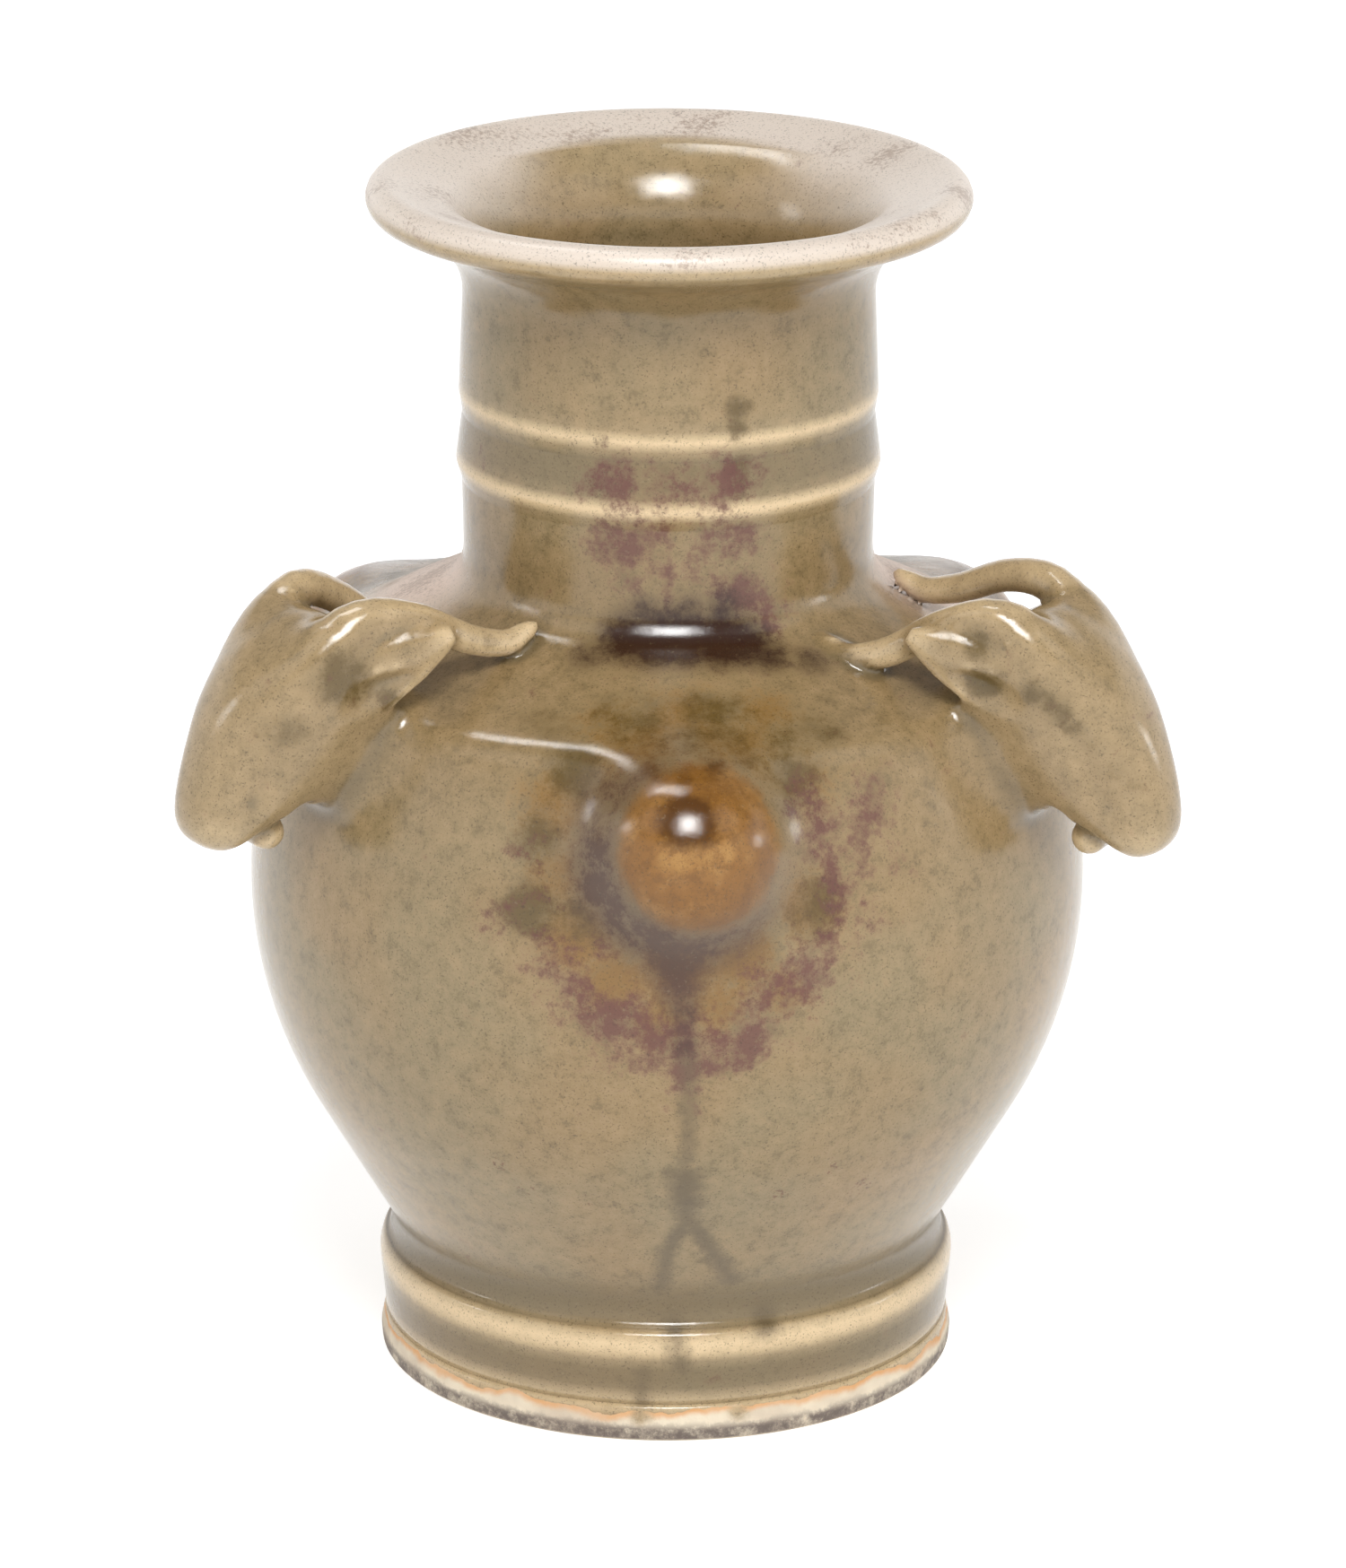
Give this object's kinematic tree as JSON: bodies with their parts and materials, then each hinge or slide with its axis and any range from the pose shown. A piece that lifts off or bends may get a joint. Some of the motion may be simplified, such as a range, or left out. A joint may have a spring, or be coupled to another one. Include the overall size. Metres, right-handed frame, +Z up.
{
  "type": "celadon vase",
  "caption": "Small glazed porcelain bottle vase with a rolled lip, ringed neck and horned animal heads and round bosses alternating on the shoulder.",
  "frame": {"origin": "on the axis of the turned body, in the plane that the foot ring stands on", "axes": "+Z up along the axis to the mouth; -Y to the front, through the boss midway between two heads; +X to the right"},
  "size_m": [0.12, 0.1251, 0.15],
  "materials": {
    "celadon_glaze": "glossy speckled olive celadon glaze over porcelain"
  },
  "bodies": {
    "root": {"vase": "celadon_glaze"}
  },
  "joints": []
}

○ ○ ○ ○ ○

REQUIREMENT
Reproduce the data in full, exactly as presented.

FULL SOLUTION
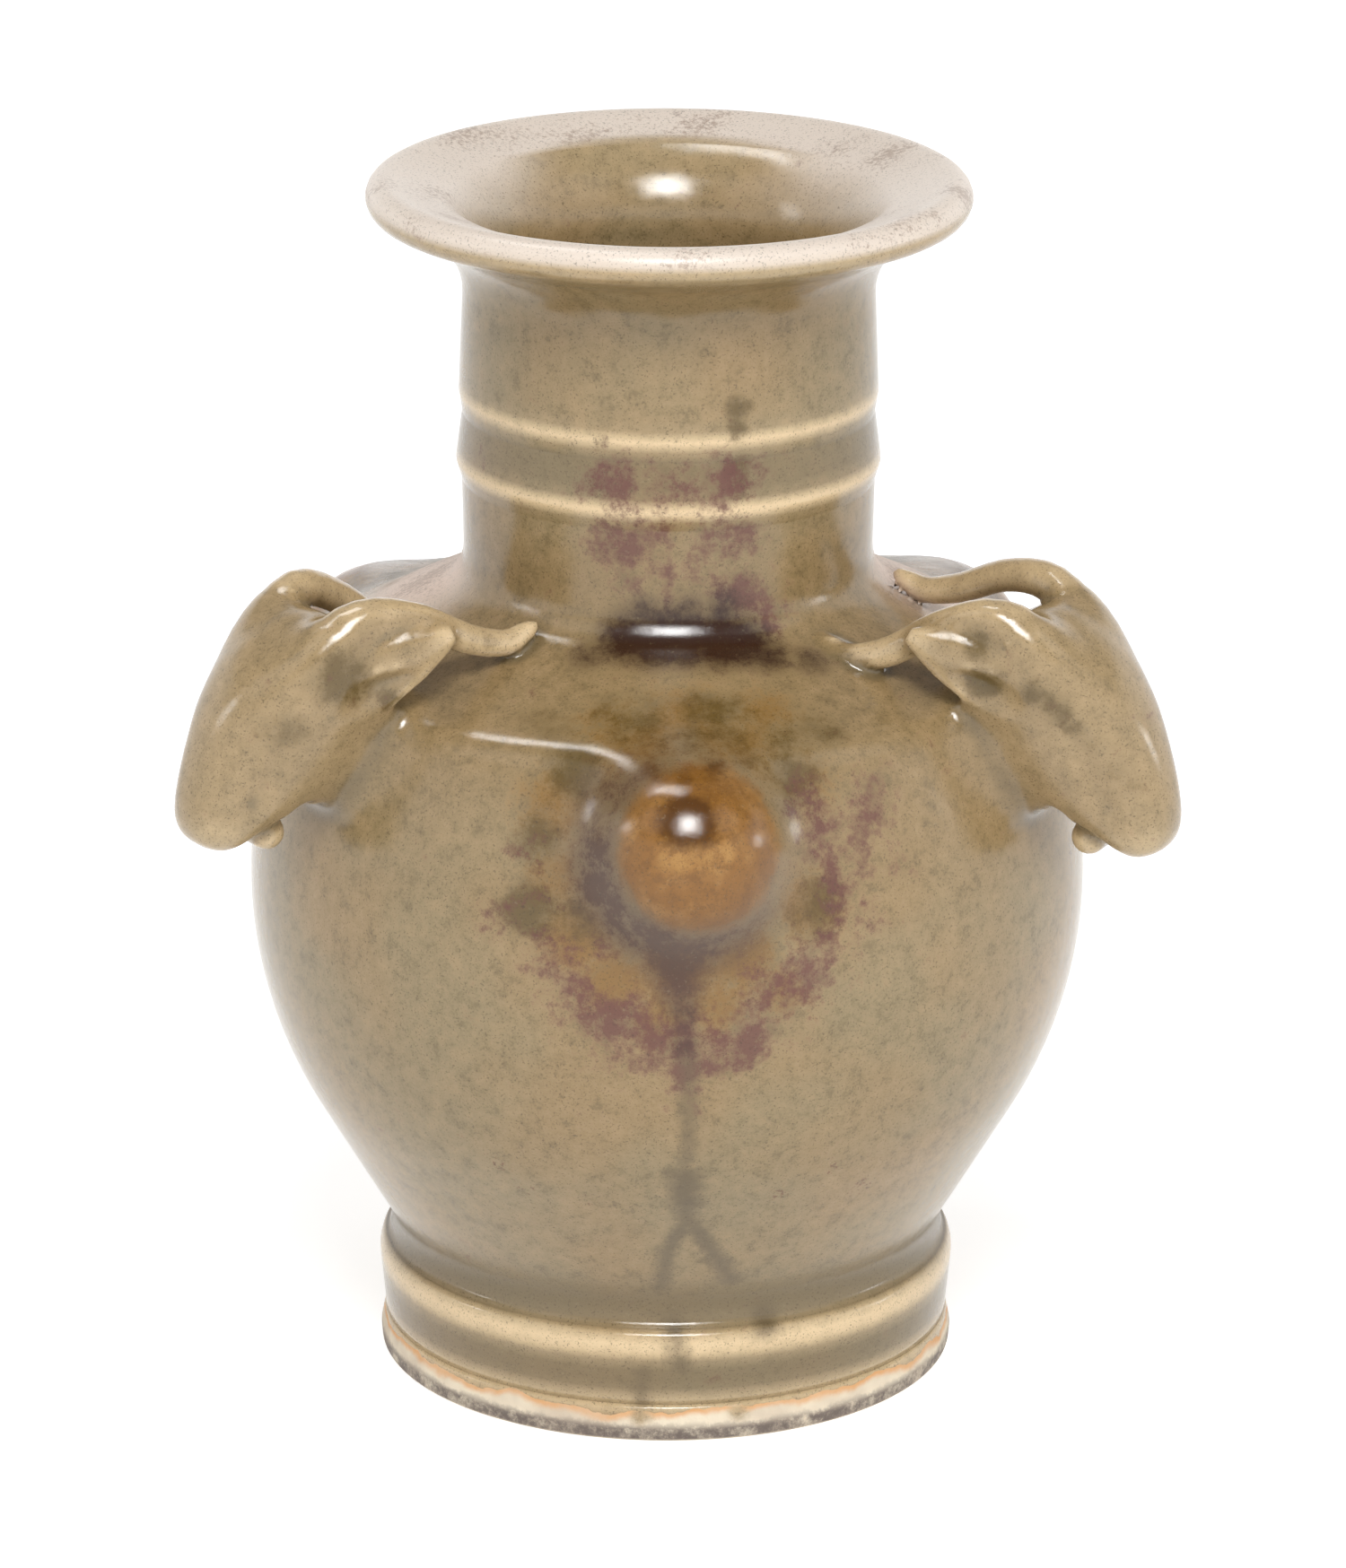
Give this object's kinematic tree as JSON: bodies with their parts and materials, then each hinge or slide with its axis and any range from the pose shown. A piece that lifts off or bends may get a joint. Some of the motion may be simplified, such as a range, or left out. A joint may have a spring, or be coupled to another one. Include the overall size. Metres, right-handed frame, +Z up.
{
  "type": "celadon vase",
  "caption": "Small glazed porcelain bottle vase with a rolled lip, ringed neck and horned animal heads and round bosses alternating on the shoulder.",
  "frame": {"origin": "on the axis of the turned body, in the plane that the foot ring stands on", "axes": "+Z up along the axis to the mouth; -Y to the front, through the boss midway between two heads; +X to the right"},
  "size_m": [0.12, 0.1251, 0.15],
  "materials": {
    "celadon_glaze": "glossy speckled olive celadon glaze over porcelain"
  },
  "bodies": {
    "root": {"vase": "celadon_glaze"}
  },
  "joints": []
}